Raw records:
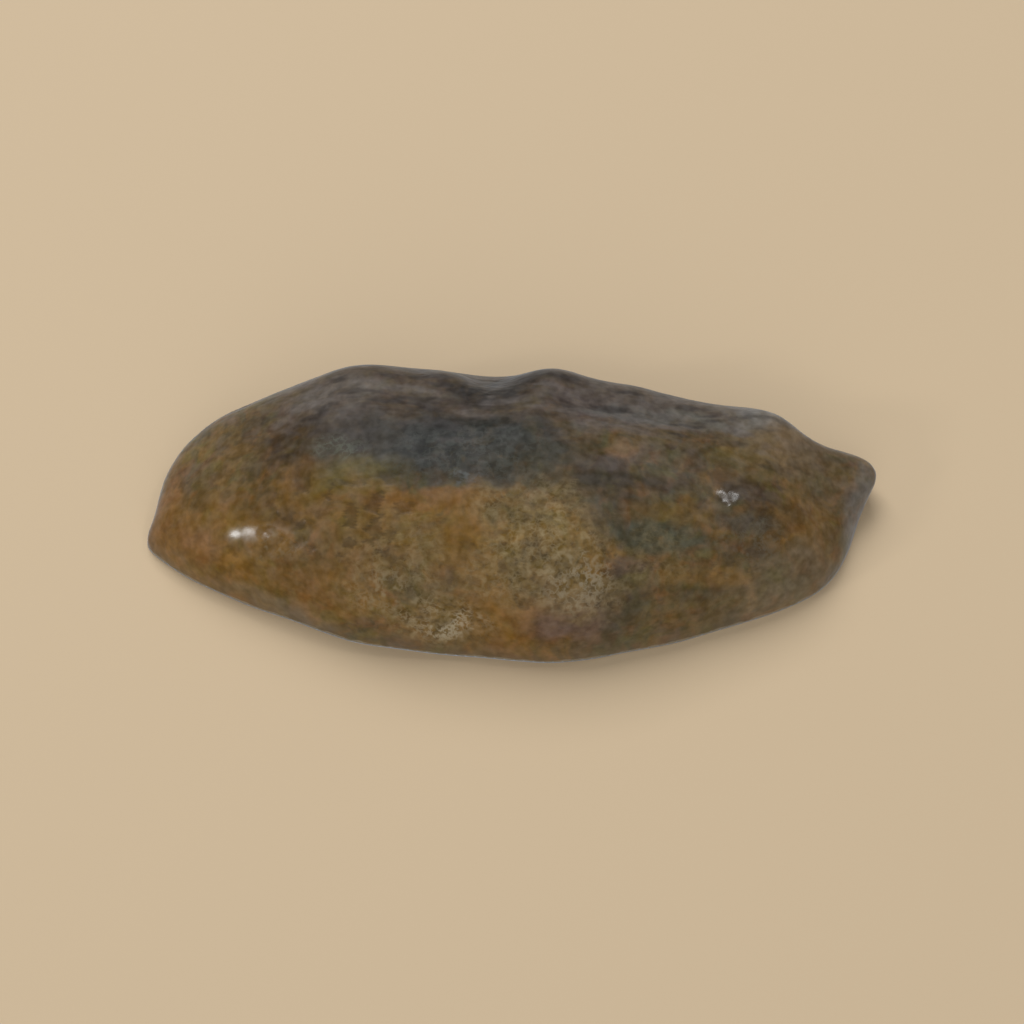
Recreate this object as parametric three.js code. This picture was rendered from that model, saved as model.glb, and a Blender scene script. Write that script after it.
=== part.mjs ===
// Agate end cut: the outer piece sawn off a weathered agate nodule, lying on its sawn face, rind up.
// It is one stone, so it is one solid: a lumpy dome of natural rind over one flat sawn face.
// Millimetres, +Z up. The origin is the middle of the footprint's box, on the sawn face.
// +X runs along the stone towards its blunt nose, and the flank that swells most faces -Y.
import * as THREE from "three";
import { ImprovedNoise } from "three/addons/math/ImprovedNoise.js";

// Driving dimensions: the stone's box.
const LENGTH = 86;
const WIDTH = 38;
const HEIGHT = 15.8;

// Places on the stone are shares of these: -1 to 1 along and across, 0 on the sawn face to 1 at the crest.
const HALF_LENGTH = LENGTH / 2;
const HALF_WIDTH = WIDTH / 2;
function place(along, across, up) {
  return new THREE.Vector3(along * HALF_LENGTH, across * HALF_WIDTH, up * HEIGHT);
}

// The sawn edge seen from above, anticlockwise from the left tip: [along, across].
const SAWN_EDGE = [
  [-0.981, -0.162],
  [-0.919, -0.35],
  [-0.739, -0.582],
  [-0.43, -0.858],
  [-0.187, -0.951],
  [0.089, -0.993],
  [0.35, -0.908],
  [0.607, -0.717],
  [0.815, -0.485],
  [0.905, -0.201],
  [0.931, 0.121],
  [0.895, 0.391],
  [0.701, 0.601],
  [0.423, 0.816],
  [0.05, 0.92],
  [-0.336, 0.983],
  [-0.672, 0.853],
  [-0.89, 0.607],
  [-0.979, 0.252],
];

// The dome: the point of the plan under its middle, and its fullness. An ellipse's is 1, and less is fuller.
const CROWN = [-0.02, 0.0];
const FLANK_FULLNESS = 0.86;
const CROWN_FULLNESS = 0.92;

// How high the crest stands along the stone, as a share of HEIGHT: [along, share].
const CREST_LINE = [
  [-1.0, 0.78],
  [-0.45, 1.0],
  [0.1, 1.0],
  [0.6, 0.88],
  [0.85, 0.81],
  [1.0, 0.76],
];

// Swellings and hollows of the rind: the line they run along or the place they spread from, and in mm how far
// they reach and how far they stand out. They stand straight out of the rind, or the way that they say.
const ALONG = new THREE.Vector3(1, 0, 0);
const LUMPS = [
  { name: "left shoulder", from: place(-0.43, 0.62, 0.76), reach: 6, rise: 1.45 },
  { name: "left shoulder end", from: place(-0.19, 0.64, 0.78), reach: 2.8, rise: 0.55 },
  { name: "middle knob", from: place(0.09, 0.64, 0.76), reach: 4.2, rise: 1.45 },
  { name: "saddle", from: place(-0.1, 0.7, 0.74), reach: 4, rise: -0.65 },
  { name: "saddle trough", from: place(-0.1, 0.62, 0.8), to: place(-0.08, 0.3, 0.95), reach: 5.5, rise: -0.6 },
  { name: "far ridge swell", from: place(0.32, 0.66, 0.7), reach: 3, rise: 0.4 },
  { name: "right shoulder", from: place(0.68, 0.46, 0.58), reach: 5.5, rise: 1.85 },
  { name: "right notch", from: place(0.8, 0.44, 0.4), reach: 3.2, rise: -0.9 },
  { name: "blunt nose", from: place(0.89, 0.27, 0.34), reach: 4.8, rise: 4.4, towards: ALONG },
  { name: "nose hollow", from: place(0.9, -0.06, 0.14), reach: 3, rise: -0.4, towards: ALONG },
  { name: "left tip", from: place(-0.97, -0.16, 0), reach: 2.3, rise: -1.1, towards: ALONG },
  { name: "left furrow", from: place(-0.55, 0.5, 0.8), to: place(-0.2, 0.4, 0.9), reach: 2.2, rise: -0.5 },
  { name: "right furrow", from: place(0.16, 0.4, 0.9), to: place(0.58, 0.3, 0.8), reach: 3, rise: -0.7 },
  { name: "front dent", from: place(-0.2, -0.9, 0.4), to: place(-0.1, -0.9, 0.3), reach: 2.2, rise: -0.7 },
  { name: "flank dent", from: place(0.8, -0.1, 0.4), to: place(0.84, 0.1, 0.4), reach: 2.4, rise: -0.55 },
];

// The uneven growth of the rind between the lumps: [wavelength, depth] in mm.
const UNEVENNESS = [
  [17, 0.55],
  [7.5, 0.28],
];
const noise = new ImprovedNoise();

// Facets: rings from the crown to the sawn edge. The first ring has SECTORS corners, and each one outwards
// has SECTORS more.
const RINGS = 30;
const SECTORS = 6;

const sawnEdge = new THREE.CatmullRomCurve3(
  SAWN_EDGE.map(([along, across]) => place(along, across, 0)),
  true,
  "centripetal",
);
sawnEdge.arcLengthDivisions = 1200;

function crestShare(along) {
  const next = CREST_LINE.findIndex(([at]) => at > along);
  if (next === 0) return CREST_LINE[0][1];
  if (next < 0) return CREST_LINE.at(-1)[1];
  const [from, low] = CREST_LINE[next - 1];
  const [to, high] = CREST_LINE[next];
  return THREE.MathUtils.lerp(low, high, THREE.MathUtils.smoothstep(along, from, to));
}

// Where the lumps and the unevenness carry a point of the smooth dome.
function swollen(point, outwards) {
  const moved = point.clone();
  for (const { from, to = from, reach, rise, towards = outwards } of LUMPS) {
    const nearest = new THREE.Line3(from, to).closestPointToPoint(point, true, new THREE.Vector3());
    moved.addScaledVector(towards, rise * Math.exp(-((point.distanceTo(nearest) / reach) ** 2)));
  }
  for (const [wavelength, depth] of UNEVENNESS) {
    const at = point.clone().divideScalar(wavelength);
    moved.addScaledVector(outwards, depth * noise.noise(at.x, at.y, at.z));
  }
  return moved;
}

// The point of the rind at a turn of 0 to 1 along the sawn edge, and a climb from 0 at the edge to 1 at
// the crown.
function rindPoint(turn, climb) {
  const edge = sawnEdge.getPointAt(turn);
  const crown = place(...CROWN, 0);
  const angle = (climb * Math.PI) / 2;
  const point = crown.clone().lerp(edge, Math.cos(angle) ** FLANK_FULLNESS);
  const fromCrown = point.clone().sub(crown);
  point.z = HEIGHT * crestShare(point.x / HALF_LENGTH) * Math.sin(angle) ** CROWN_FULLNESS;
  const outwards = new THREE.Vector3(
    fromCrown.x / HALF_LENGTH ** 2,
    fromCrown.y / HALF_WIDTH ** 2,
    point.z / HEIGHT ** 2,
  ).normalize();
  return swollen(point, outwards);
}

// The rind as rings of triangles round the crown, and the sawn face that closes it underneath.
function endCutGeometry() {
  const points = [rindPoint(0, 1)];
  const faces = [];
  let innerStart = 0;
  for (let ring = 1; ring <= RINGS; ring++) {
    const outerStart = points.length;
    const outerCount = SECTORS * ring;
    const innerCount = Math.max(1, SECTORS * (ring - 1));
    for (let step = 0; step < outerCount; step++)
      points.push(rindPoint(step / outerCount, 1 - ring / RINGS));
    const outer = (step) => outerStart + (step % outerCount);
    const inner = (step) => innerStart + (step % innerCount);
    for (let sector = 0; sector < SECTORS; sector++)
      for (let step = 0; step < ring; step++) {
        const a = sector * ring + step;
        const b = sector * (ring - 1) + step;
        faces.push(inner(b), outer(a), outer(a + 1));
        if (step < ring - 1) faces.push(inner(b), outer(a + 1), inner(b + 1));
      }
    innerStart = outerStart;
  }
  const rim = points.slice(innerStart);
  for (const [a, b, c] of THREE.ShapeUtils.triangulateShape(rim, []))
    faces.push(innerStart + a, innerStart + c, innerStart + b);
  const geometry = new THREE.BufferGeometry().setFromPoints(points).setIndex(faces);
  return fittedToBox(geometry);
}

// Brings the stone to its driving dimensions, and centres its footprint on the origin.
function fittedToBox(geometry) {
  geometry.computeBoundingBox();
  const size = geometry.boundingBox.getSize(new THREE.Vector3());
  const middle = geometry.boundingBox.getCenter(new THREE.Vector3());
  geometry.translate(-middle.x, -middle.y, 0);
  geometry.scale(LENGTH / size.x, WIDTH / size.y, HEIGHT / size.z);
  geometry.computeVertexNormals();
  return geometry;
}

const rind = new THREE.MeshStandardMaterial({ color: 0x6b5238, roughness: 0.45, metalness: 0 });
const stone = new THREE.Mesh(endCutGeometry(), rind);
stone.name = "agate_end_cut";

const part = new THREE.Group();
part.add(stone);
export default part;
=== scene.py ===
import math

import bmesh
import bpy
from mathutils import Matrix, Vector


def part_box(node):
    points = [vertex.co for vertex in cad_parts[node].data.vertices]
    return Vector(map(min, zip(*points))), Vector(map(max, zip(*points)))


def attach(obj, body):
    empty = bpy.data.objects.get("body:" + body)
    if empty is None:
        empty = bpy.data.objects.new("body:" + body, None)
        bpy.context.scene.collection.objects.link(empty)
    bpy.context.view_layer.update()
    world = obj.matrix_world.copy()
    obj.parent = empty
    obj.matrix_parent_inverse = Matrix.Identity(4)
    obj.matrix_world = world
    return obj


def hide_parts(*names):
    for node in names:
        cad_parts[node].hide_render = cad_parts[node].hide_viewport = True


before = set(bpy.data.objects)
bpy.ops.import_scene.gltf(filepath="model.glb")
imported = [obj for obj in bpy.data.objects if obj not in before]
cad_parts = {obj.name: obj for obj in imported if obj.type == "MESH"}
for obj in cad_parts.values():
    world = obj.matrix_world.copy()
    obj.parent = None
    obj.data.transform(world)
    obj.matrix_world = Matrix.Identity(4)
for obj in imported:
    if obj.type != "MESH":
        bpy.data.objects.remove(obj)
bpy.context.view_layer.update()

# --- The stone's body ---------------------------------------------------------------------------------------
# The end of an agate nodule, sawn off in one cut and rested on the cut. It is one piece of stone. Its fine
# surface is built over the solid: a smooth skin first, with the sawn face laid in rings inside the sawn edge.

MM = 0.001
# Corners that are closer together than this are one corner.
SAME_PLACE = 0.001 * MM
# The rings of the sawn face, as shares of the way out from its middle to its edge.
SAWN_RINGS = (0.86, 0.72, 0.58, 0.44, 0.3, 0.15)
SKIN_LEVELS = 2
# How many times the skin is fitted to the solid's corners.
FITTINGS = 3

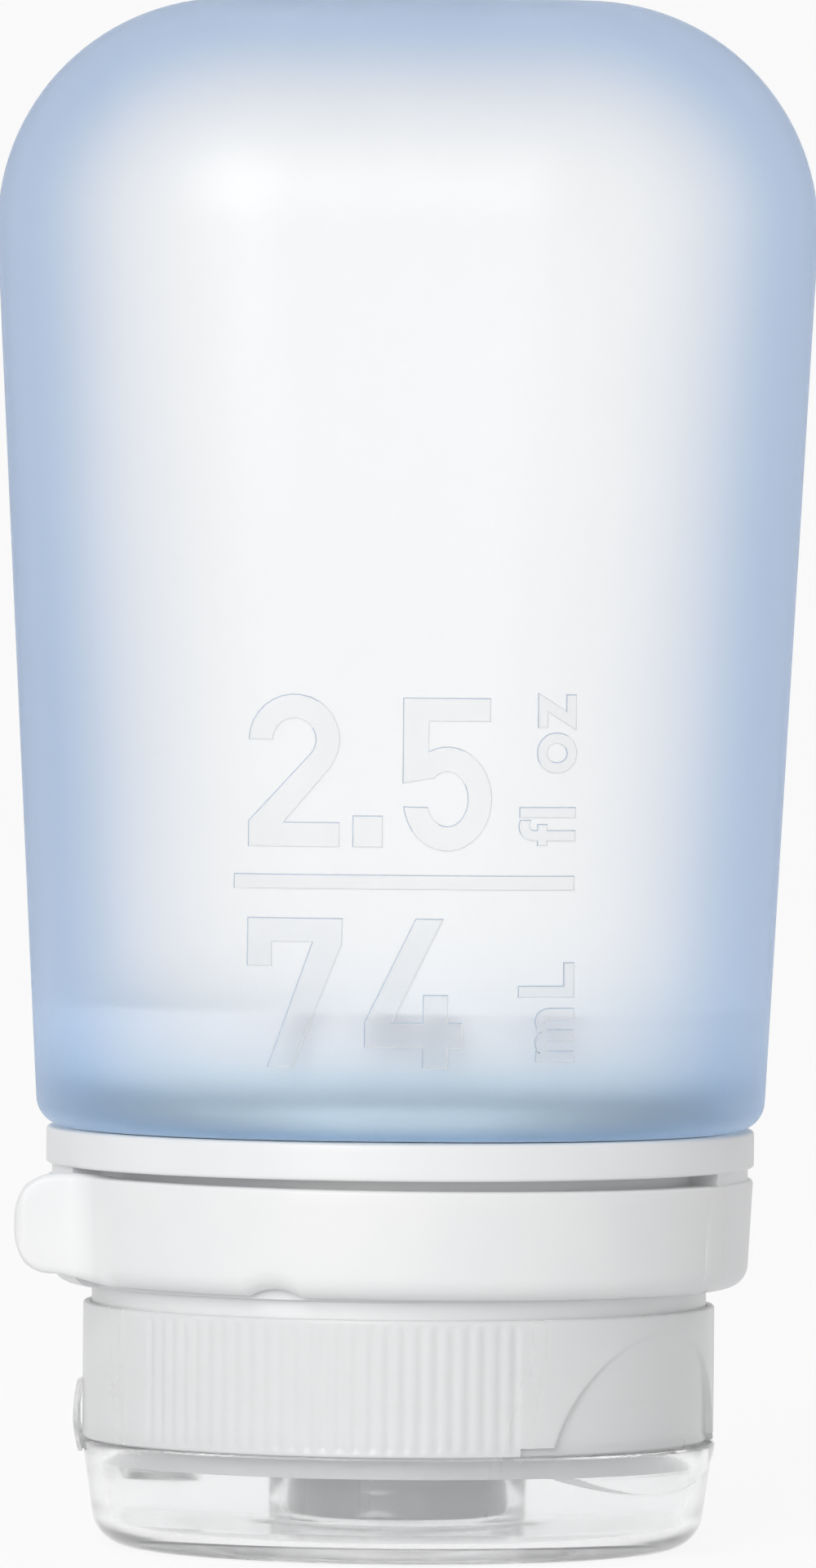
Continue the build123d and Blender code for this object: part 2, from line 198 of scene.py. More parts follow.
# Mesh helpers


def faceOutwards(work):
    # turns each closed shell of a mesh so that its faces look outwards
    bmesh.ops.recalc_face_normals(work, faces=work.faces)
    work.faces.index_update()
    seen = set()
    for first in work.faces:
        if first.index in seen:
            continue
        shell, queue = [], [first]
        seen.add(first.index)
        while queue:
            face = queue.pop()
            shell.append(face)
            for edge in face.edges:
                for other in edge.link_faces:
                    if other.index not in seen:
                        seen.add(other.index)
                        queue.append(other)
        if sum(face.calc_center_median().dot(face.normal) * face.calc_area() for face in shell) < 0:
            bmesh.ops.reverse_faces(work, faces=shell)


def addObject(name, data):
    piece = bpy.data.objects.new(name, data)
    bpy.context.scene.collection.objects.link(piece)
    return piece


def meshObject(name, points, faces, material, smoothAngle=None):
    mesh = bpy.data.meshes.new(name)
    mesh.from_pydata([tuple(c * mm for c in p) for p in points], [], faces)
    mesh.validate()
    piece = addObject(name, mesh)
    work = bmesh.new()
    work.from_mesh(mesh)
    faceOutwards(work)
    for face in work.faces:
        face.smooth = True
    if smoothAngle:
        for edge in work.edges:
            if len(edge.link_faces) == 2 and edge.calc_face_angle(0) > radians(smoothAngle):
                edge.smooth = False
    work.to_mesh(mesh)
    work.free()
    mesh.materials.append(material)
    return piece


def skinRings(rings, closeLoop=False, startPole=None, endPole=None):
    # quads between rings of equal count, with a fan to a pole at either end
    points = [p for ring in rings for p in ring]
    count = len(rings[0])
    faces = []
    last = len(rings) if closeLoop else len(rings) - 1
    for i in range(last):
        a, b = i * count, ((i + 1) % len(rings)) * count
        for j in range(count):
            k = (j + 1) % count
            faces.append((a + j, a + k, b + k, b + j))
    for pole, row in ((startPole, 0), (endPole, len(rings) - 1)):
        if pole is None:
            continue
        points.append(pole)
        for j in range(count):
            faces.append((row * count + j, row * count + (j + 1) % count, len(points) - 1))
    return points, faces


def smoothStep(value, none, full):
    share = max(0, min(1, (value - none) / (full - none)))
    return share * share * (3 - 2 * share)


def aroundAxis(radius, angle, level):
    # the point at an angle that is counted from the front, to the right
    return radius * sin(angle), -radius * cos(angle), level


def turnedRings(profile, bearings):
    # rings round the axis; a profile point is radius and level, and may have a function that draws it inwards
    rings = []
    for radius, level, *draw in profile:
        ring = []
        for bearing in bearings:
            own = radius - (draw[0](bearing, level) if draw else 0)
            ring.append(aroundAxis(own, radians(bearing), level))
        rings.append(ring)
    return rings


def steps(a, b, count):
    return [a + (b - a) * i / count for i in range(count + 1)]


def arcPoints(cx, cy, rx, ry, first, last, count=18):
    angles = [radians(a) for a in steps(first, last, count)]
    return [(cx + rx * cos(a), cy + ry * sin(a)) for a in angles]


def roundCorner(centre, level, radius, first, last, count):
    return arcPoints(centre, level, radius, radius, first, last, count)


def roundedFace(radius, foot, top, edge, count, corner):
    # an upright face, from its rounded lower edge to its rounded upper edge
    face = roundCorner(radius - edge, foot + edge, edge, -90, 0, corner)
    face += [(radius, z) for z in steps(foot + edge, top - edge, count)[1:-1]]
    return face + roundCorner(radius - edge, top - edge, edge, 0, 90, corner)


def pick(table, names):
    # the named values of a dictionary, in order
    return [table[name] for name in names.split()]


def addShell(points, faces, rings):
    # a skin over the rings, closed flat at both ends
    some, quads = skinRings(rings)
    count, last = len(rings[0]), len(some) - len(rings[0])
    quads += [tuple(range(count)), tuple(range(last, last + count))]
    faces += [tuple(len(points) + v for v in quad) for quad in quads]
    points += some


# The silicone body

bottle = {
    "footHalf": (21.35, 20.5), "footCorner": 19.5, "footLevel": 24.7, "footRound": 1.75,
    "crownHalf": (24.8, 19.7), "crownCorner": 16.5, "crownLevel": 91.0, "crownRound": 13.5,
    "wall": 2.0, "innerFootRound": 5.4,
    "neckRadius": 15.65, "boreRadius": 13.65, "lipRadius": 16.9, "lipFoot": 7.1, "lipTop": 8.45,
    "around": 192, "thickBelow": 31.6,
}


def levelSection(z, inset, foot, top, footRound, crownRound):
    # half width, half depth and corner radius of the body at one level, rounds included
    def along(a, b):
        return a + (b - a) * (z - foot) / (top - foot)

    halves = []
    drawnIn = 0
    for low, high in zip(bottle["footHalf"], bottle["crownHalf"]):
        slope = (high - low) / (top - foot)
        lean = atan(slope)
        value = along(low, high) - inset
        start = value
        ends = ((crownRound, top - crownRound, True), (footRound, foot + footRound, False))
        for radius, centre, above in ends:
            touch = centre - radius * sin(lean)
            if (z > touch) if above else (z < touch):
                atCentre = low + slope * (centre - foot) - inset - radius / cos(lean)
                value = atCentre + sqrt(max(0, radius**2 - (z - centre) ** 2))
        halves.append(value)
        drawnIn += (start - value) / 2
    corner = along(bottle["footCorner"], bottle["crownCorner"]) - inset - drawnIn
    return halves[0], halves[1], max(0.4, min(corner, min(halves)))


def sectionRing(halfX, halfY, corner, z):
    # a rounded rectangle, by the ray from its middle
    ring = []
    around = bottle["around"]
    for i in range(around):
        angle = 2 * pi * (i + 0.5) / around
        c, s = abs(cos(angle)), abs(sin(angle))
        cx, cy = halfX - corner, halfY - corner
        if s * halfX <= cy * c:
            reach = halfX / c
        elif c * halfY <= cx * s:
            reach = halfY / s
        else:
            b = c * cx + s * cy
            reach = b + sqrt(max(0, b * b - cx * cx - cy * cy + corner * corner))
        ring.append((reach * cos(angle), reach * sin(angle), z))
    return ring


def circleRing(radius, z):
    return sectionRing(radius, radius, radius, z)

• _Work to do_
In the material above, locate the line containing "const rind = new" and the line containing "obj.matrix_world = Matrix.Identity(4)". Transcribe exactly those two lines and every line between them, and nothing more.

• _Task answer_
const rind = new THREE.MeshStandardMaterial({ color: 0x6b5238, roughness: 0.45, metalness: 0 });
const stone = new THREE.Mesh(endCutGeometry(), rind);
stone.name = "agate_end_cut";

const part = new THREE.Group();
part.add(stone);
export default part;
=== scene.py ===
import math

import bmesh
import bpy
from mathutils import Matrix, Vector


def part_box(node):
    points = [vertex.co for vertex in cad_parts[node].data.vertices]
    return Vector(map(min, zip(*points))), Vector(map(max, zip(*points)))


def attach(obj, body):
    empty = bpy.data.objects.get("body:" + body)
    if empty is None:
        empty = bpy.data.objects.new("body:" + body, None)
        bpy.context.scene.collection.objects.link(empty)
    bpy.context.view_layer.update()
    world = obj.matrix_world.copy()
    obj.parent = empty
    obj.matrix_parent_inverse = Matrix.Identity(4)
    obj.matrix_world = world
    return obj


def hide_parts(*names):
    for node in names:
        cad_parts[node].hide_render = cad_parts[node].hide_viewport = True


before = set(bpy.data.objects)
bpy.ops.import_scene.gltf(filepath="model.glb")
imported = [obj for obj in bpy.data.objects if obj not in before]
cad_parts = {obj.name: obj for obj in imported if obj.type == "MESH"}
for obj in cad_parts.values():
    world = obj.matrix_world.copy()
    obj.parent = None
    obj.data.transform(world)
    obj.matrix_world = Matrix.Identity(4)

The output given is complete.